Eğer 17 Aralık’ta müzakere tarihi verilirse imiş, en erken 2014’te serbest dolaşım hakkı olmayan şartlı bir üye olarak alınmamız mümkün olabilirmiş! Ölme eşeğim ölme hikáyesini müzik eşliğinde dinleyebilirsiniz!

Şu gelinen durum ise ‘finale kalma’ imiş! Yediği yumruklarla feleği şaşmış boksöre moral vermeye ne zamandan beri finale kalma deniliyor?

Efendiler, ya ülkenin başındakilerin kendilerinden haberi yok, ya da hepimizi kendimizden habersiz birer robot sanıyorlar.

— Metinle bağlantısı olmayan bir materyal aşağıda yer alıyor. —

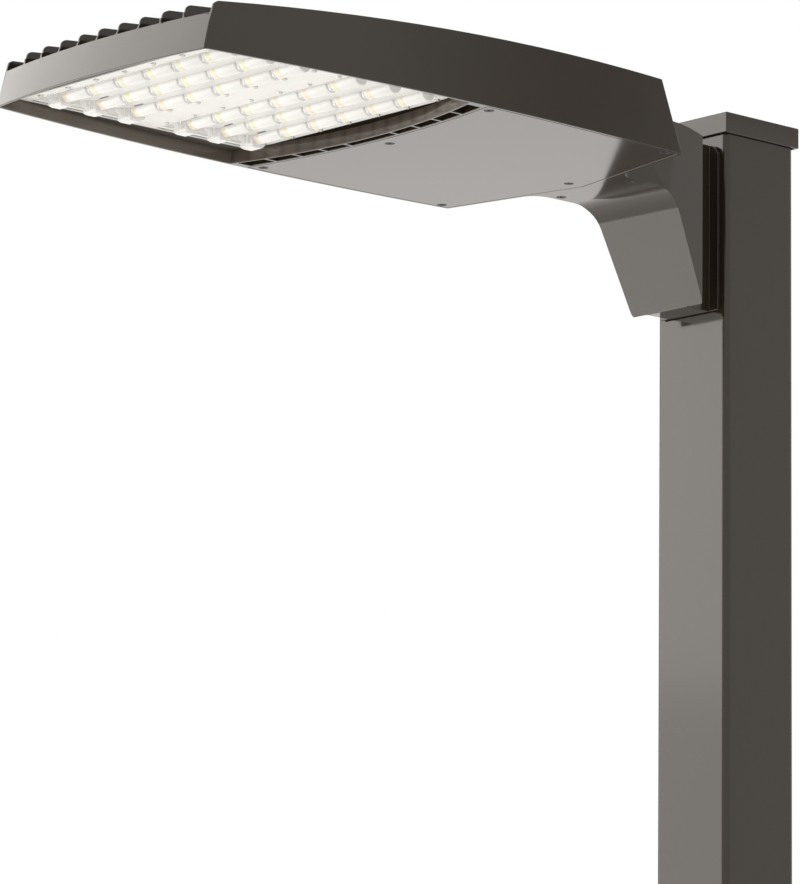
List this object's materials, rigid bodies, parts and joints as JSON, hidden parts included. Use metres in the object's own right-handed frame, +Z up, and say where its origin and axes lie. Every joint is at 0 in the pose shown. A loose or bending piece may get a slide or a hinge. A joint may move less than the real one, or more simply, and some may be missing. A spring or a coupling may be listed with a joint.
{
  "type": "flood light",
  "caption": "Pole-mounted LED area flood light: flat finned head with clear optics, gear door and bent arm, bolted to the capped top section of a square pole.",
  "frame": {"origin": "middle of the lower end of the square pole section", "axes": "+Z up the pole, -Y the way the light reaches out, +X to the right seen from the light's front"},
  "size_m": [0.364, 0.9113, 0.8634],
  "materials": {
    "bronze_casting": "dark bronze powder coat, semi-gloss",
    "bronze_pole": "dark bronze powder coat on steel, semi-gloss",
    "zinc_steel": "zinc plated",
    "dark_steel": "blackened",
    "bezel_sheet": "light grey, satin",
    "clear_optic": "clear moulded acrylic",
    "board_white": "white solder mask",
    "lamp_yellow": "phosphor",
    "black_rubber": "matt",
    "grey_silicone": "matt",
    "driver_case": "bare, potted",
    "gear_black": "moulded",
    "lead_red": "wire insulation",
    "lead_green": "wire insulation"
  },
  "bodies": {
    "light": {"pole": "bronze_pole", "housing": "bronze_casting", "mount_gasket": "black_rubber", "mount_bolts": "zinc_steel", "mount_washers": "zinc_steel", "nut_plate": "zinc_steel", "mount_nuts": "zinc_steel", "wire_bushing": "black_rubber", "board_front": "board_white", "board_rear": "board_white", "leds_front": "lamp_yellow", "leds_rear": "lamp_yellow", "lens_front": "clear_optic", "lens_rear": "clear_optic", "lens_gasket_front": "grey_silicone", "lens_gasket_rear": "grey_silicone", "lens_bezel": "bezel_sheet", "lens_screws": "dark_steel", "board_jumper": "board_white", "wire_clamp": "zinc_steel", "arm_screws": "dark_steel", "driver": "driver_case", "driver_screws": "zinc_steel", "surge_protector": "gear_black", "surge_screws": "zinc_steel", "terminal_block": "gear_black", "terminal_screws": "zinc_steel", "ground_screw": "lead_green", "led_lead": "lead_red", "driver_lead": "black_rubber", "surge_lead": "black_rubber", "ground_lead": "lead_green", "lead_grommet": "black_rubber"},
    "door": {"door": "bronze_casting", "door_gasket": "black_rubber", "door_screws": "dark_steel"},
    "cap": {"pole_cap": "bronze_casting"}
  },
  "joints": [
    {"name": "door_lift_off", "type": "slide", "parent": "light", "child": "door", "axis": [0, 0, -1], "range_m": [0, 0.06]},
    {"name": "cap_pull_off", "type": "slide", "parent": "light", "child": "cap", "axis": [0, 0, 1], "range_m": [0, 0.05]}
  ]
}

Kusura bakmayın, benim robot olmaya niyetim yok.

Geçmişte Sevr planını yapan Avrupalılar, bu emellerinden en küçük bir geri adım attılar mı sanıyorsunuz? Batmış bir ekonomiyi kurtarma hayali ile kucağına atıldığınız AB, bizi bu halimizle asla içine almayacaktır. Maçın neticesini ben şimdiden ilan ediyorum: Yenildik.’

Aynı gazetede dün Abdurrahim Karakoç yazıyor:

(Hükümet için) Öyle bir yola girdiler ki, karanlık çıkmazlarla dolu. Kesinlikle önümüze bir Rum engeli çıkacak. Kıbrıs’ı tamamen vererek mi atlayacaksınız engeli? Ermeni meselesinde geliştirilmiş projeniz var mı? AB size değil, siz onlara muhtaçsınız. Kopenhag kriterlerini yerine getirmekle ev ödeviniz bitti mi? Bitti diyorsanız, raporda yer alan yeni dayatmalara ne diyeceksiniz? Kürtlere azınlık statüsü tanıyın teklifinden siz ne anlam çıkardınız? İlle de bölünmemizi istiyorlar. Sayın Dışişleri Bakanımız ‘O mesele halledildi’ demiş olsa da, konu ısıtılıp ısıtılıp önümüze gelmeyecek mi? Var mı bir garantiniz? Ya şu Alevilik konusundaki düşünceleriniz nedir?

Herifler yufka yerlerimizi tespit etmişler, vuruyorlar yumruklarını.’

***

Ve sevgili okuyucularım, son olarak Yunanistan Cumhurbaşkanı Kostis Stefanopulos’un dünkü sözleri:

‘Türkiye’nin AB üyeliğine yardımcı oluruz. Ancak Türkiye’nin yükümlülükleri var. Kıbrıs (Rum) Cumhuriyeti’ni tanıması gerekir. Patrikhanenin ekümenik statüsünü kabul etmeli, Ruhban Okulu’nu açmalı ve Elen soydaşlarımızın malvarlığını geri vermelidir.’

İşte size son AB rezaleti ve hükümetin ülkemizi düşürdüğü durumlar... Mesut Yılmaz, Nevzat Yalçıntaş, İslamcı köşe yazarlarının tepkileri ve Yunanistan Cumhurbaşkanı’nın bunlarla, ayrıca bizim tepkilerimizle örtüşen sözleri.

AKP zor durumda. Bindiler bir alamete, gidiyorlar kıyamete. Tabanı altından kaymaya başladı. Bu AB pilavı daha çoook su kaldıracak, büyük olasılıkla bunları gümletecek!